Sontak petir menyambar disertai hujan. “Ha?... Ngimpi!” timpal Om Jin sambil tertawa. 

    Karakter otentik masyarakat kita juga terselip cukup rapi pada iklan tersebut. pada dasarnya kita memiliki selera humor yang cukup tinggi. 'Selagi ada kemungkinan, dicoba dulu. Kalau gagal, ya ditertawakan saja'. Protes dan menggugat karena merasa ditipu? Ah, buang-buang tenaga saja. Kita tentu sudah sangat familiar dengan dua kemungkinan ending tersebut. Yang penting hepi. Kurang lebih begitu iklannya.  
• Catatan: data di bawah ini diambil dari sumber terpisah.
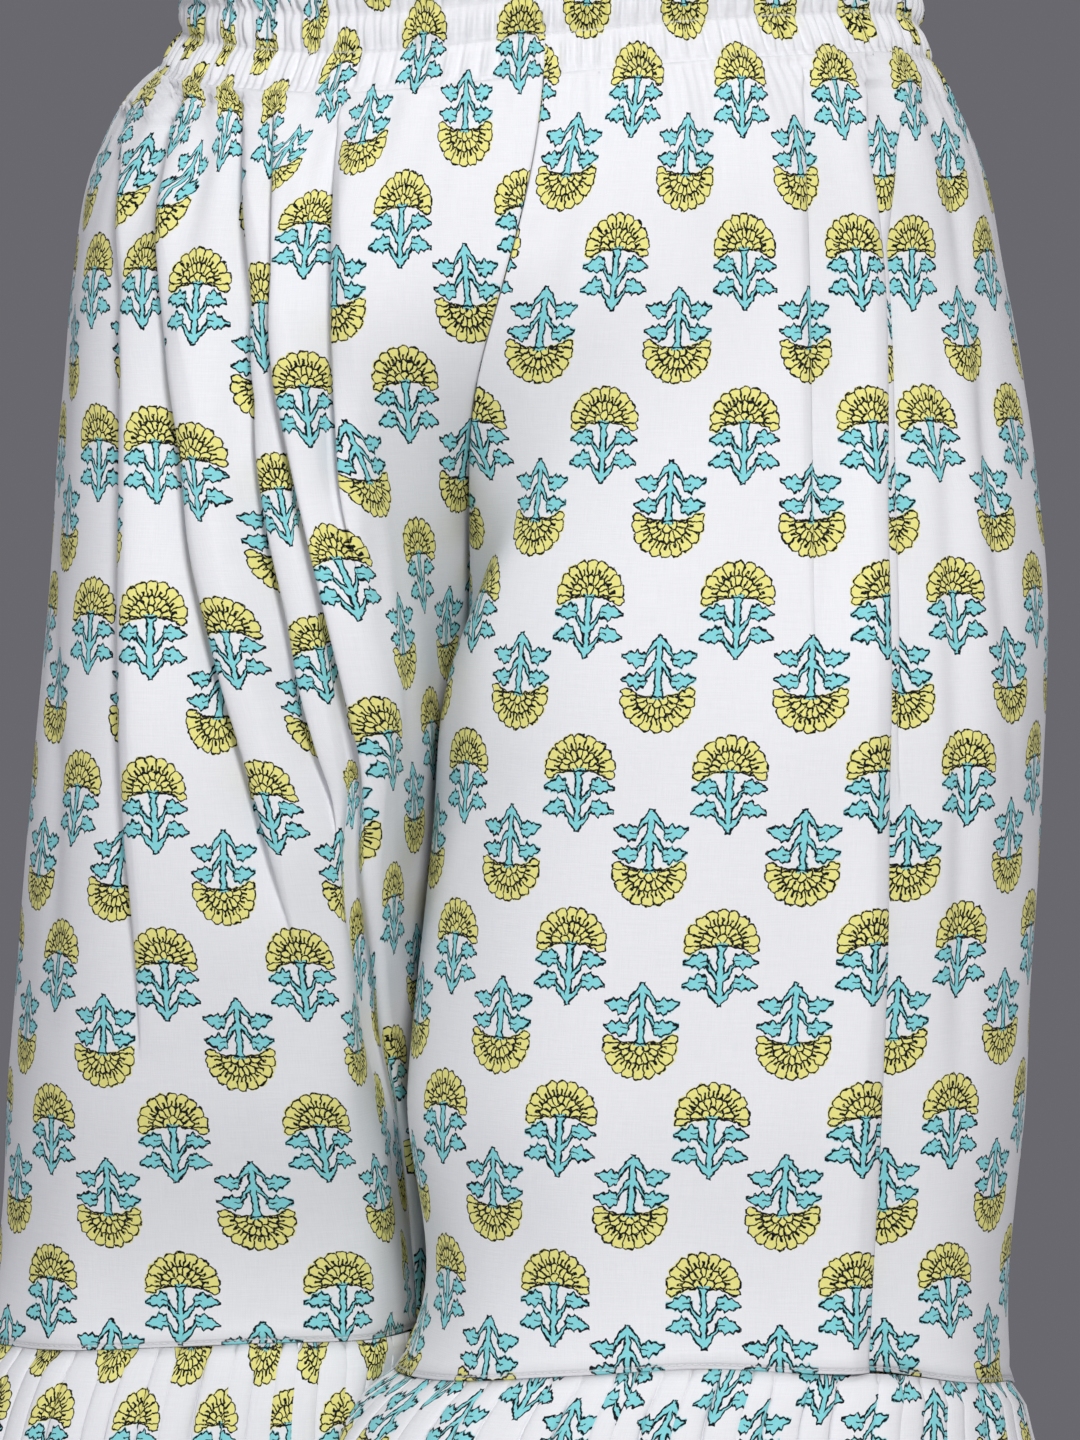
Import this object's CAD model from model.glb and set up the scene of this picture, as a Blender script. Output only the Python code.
import bpy
import math
import numpy as np
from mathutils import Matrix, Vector


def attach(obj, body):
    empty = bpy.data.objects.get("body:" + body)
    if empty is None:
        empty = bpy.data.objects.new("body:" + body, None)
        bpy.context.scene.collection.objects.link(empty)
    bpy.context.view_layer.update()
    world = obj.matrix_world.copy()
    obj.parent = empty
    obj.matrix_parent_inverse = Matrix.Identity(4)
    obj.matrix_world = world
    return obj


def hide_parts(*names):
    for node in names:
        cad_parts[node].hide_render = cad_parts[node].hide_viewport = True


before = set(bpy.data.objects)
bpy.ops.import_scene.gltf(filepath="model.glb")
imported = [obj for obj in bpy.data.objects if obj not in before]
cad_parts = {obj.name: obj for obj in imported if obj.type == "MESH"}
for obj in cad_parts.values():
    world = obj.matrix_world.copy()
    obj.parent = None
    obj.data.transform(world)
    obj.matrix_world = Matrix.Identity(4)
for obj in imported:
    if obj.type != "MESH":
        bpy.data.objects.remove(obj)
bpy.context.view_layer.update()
print("frame loaded")

# The form of the garment, as in the part's source. Metres; the front faces -Y and the wearer's left is +X.
form = {
    "casingLow": -0.025, "casingHigh": 0.025, "seamZ": -0.507, "flounceLength": 0.420,
    "crotchTop": -0.090, "crotchZ": -0.275, "hipSquareness": 2.25, "legSquareness": 2.6,
    "partingGap": 0.0008, "pressed": 0.006,
    # z: reach to the wearer's right, left, front and back
    "hip": {
        0.025: (0.1395, 0.139, 0.106, 0.104), -0.020: (0.1415, 0.142, 0.107, 0.105),
        -0.036: (0.157, 0.151, 0.117, 0.114), -0.060: (0.170, 0.162, 0.127, 0.124),
        -0.100: (0.178, 0.171, 0.135, 0.135), -0.150: (0.182, 0.180, 0.142, 0.143),
        -0.215: (0.185, 0.185, 0.147, 0.143), -0.290: (0.190, 0.183, 0.150, 0.139),
    },
    # z: centre x and y, reach sideways and in depth
    "leftLeg": {
        -0.060: (0.068, -0.002, 0.102, 0.132), -0.150: (0.072, -0.004, 0.108, 0.142),
        -0.215: (0.068, -0.006, 0.119, 0.144), -0.290: (0.067, -0.012, 0.117, 0.140),
        -0.400: (0.061, -0.034, 0.117, 0.121), -0.507: (0.057, -0.050, 0.115, 0.105),
        -0.530: (0.049, -0.051, 0.128, 0.112), -0.565: (0.054, -0.053, 0.139, 0.121),
        -0.660: (0.061, -0.058, 0.148, 0.134), -0.800: (0.069, -0.064, 0.158, 0.147),
        -0.927: (0.075, -0.068, 0.166, 0.156),
    },
    "rightLeg": {
        -0.060: (-0.088, 0.002, 0.084, 0.130), -0.150: (-0.092, 0.002, 0.092, 0.138),
        -0.215: (-0.095, 0.003, 0.092, 0.138), -0.290: (-0.101, 0.006, 0.093, 0.134),
        -0.400: (-0.106, 0.022, 0.098, 0.118), -0.507: (-0.113, 0.035, 0.105, 0.100),
        -0.530: (-0.117, 0.036, 0.110, 0.107), -0.565: (-0.120, 0.039, 0.119, 0.116),
        -0.660: (-0.128, 0.045, 0.132, 0.129), -0.800: (-0.136, 0.053, 0.144, 0.143),
        -0.927: (-0.143, 0.060, 0.152, 0.152),
    },
    # z: where the plane between the legs crosses y = 0, and its turn in degrees
    "parting": {
        0.025: (0.000, 0.0), -0.040: (-0.002, 0.5), -0.100: (-0.006, 4.0), -0.150: (-0.011, 8.5),
        -0.275: (-0.025, 14.5), -0.400: (-0.034, 20.0), -0.507: (-0.035, 25.0), -0.600: (-0.035, 26.0),
        -0.927: (-0.035, 26.0),
    },
    # turn round a leg: lift of the right and the left one
    "waistLift": {
        0.0: (-0.0050, -0.0050), 0.45: (-0.0110, 0.0020), 0.75: (-0.0060, 0.0045),
        1.0: (0.0010, 0.0000), 2.0: (0.0040, 0.0040),
    },
    "seamLift": {
        0.0: (0.0080, 0.0030), 0.20: (0.0098, 0.0075), 0.35: (0.0112, 0.0138), 0.50: (0.0110, 0.0172),
        0.60: (0.0092, 0.0155), 0.69: (0.0070, 0.0137), 0.78: (0.0050, 0.0074), 0.90: (0.0040, 0.0010),
        1.0: (0.0045, -0.0060), 1.5: (0.0010, -0.0050), 2.0: (0.0060, 0.0050),
    },
    "waistLiftFades": 0.140, "seamLiftFades": 0.160,
}


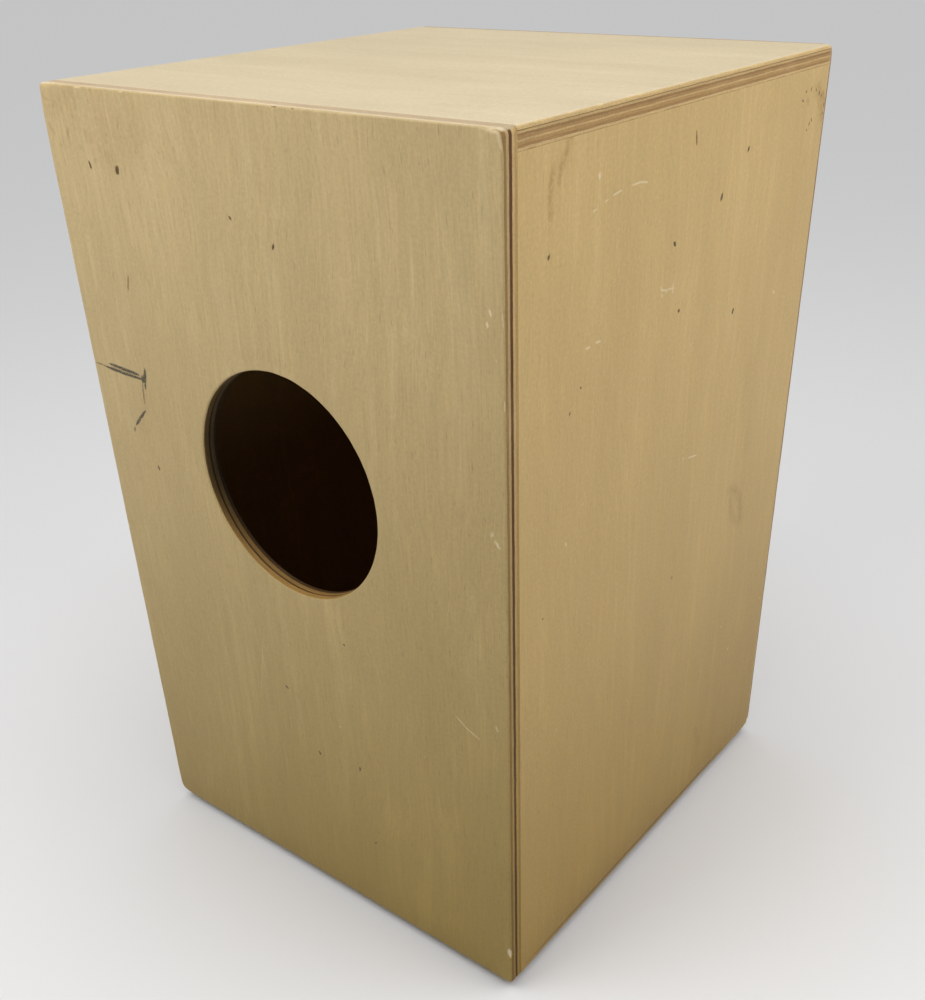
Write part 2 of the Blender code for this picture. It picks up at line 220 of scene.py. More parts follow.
def mark_strength(places, kind, width, path):
    """How strongly a mark shows at each place, from 0 to 1."""
    nearest, share = beside_path(places, path)
    close = nearest < 2.5 * width
    strength = np.zeros(len(places))
    ragged = np.array([0.7 + 0.6 * rough(p, 900) for p in places[close]])
    if kind == "smudge":
        strength[close] = np.exp(-(nearest[close] / (0.6 * width)) ** 2)
        return strength
    taper = np.sqrt(np.clip(5 * share[close] * (1.04 - share[close]), 0.12, 1))
    if len(path) == 2 and norm(path[1] - path[0]) < 1.2 * width:
        taper = 1.0
    reach = nearest[close] / (0.5 * width * taper * ragged)
    strength[close] = np.clip(1.6 - 0.95 * reach, 0, 1)
    return strength


def face_points(rim, outwards, shape, eased, hole, marks, paths):
    """Points over a panel's face, and the loops of its outline and its hole.

    There are rows along the edges and around the hole (centre, radius), points close enough to
    carry each mark, and an even field between them. shape is (half_u, half_v, corners).
    """
    points = [rim]
    for row in EDGE_ROWS:
        moved = rim - outwards * row * MM
        gap = edge_distance(moved, *shape, eased)
        points.append(moved[np.abs(gap - row * MM) < 0.02 * MM])
    loops = [list(range(len(rim)))]
    margin = EDGE_ROWS[-1] * MM + FIELD_MARGIN
    us = np.arange(-shape[0] + margin, shape[0] - margin, FIELD_STEP)
    vs = np.arange(-shape[1] + margin, shape[1] - margin, FIELD_STEP)
    field = np.array([(u + (j % 2) * FIELD_STEP / 2, v) for j, v in enumerate(vs) for u in us])
    if hole is not None:
        centre, radius = hole
        angles = np.linspace(0, tau, HOLE_SEGMENTS, endpoint=False)
        ring = np.c_[np.cos(angles), np.sin(angles)]
        first = sum(len(p) for p in points)
        loops.append(list(range(first, first + HOLE_SEGMENTS)))
        points.append(centre + radius * ring)
        for row in HOLE_ROWS:
            points.append(centre + (radius + row * MM) * ring)
        points.append(centre + (radius + 5 * MM) * ring[::3])
        field = field[norm(field - centre, axis=1) > radius + 10 * MM]
    for mark, path in zip(marks, paths):
        extra = mark_points(path, mark[1] * MM)
        inside = edge_distance(extra, *shape, SIDES) > MARK_MARGIN
        if hole is not None:
            inside &= norm(extra - centre, axis=1) > radius + MARK_MARGIN
        points.append(extra[inside])
    points.append(field)
    return np.concatenate(points), loops


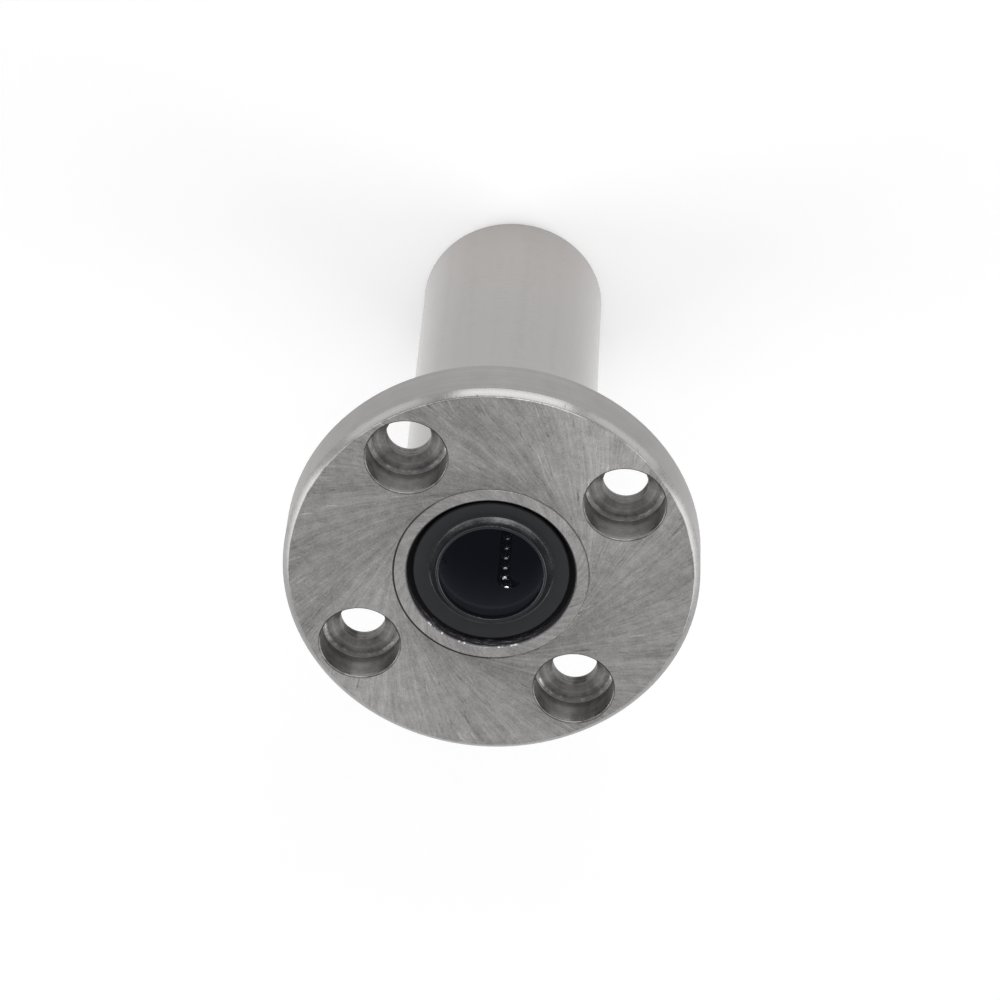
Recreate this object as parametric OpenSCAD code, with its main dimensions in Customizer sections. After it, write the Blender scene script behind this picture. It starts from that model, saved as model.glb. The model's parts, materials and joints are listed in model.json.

    Iklan menjadi hal yang hampir pasti kita temui setiap hari. Ia seolah tak pernah mati, selalu berevolusi. Kurag lebih seperti itu yang disampaikan oleh Bandung Mawardi dalam Iklan, Tembang, Sastra. Iklan hadir dalam segala bentuknya, menjelma menjadi bagian dari masyarakat kita. Sederhananya, iklan dimkasudkan untuk mempengaruhi target supaya melakukan tindakan tertentu. Konsumsi, aksi, inovasi, dan membangun narasi. Pernyataan gamblangnya, iklan tidak hanya hadir untuk mengenalkan produk kepada khalayak luas. Iklan juga menjadi proses tabur ideologi, demikian yang terjadi sejak zaman kolonial dulu. 

    “Mama, brati aku nggak cantik, ya?” tutur seorang balita kepada ibunya saat melihat salah satu iklan shampo di TV. “Lo, kenapa sayang?” Balita tersebut hanya menyisir-nyisir rambutnya dengan jari, kadang sedikit ditariknya supaya terlihat lurus. 

    Iklan-iklan ikut membentuk skema arah masyarakat kita. “Saya tidak bisa dikatakan mapan jika tidak punya mobil.” “Saya terkesan kurang maskulin jika tidak mengendarai harley.” “Saya tidak cukup cantik karena rambut ikal ini.” “Saya tidak menawan karena terkesan terlalu gemuk, atau bibir yang tidak terlalu merah.” “Oh, saya belum open-minded jika tidak pro dengan gerakan ini.” Dan sebagainya. Iklan yang muncul di reklame, majalah, dan internet kadang juga menjadi barometer suatu nilai. 

    Segala macam ideologi dan konsep disisipkan melalui berbagai simbol yang dapat menancap di benak para targetnya. Sebuah iklan menghadirkan seorang inisiator yang sukses dengan idenya. Sementara iklan sebelah, dari produk yang sama, memampang seorang bangsawan keraton lengkap dengan blangkon dan sandangan lokalnya. Jika saya imajinasikan, kurang lebih dialognya mungkin begini; “Bukankah ia inisiator yang hebat? Tampan pula, tentunya. Ia memakai produk kami.” Sementara pihak sebelah “Anda orang lokal? Cinta dengan warisan dan budaya leluhur? Beli produk kami!”

    Ya tentu saja, pengiklan akan menghadirkan sesuatu yang paling dekat dan ideal dengan apa yang ada di benak masing-masing target mereka. Mempengaruhi tindakan, menjadi misi utama dari iklan. Pada akhirnya, terlepas dari semua itu, "yang penting ..." Lah, malah ngiklan. Demikian.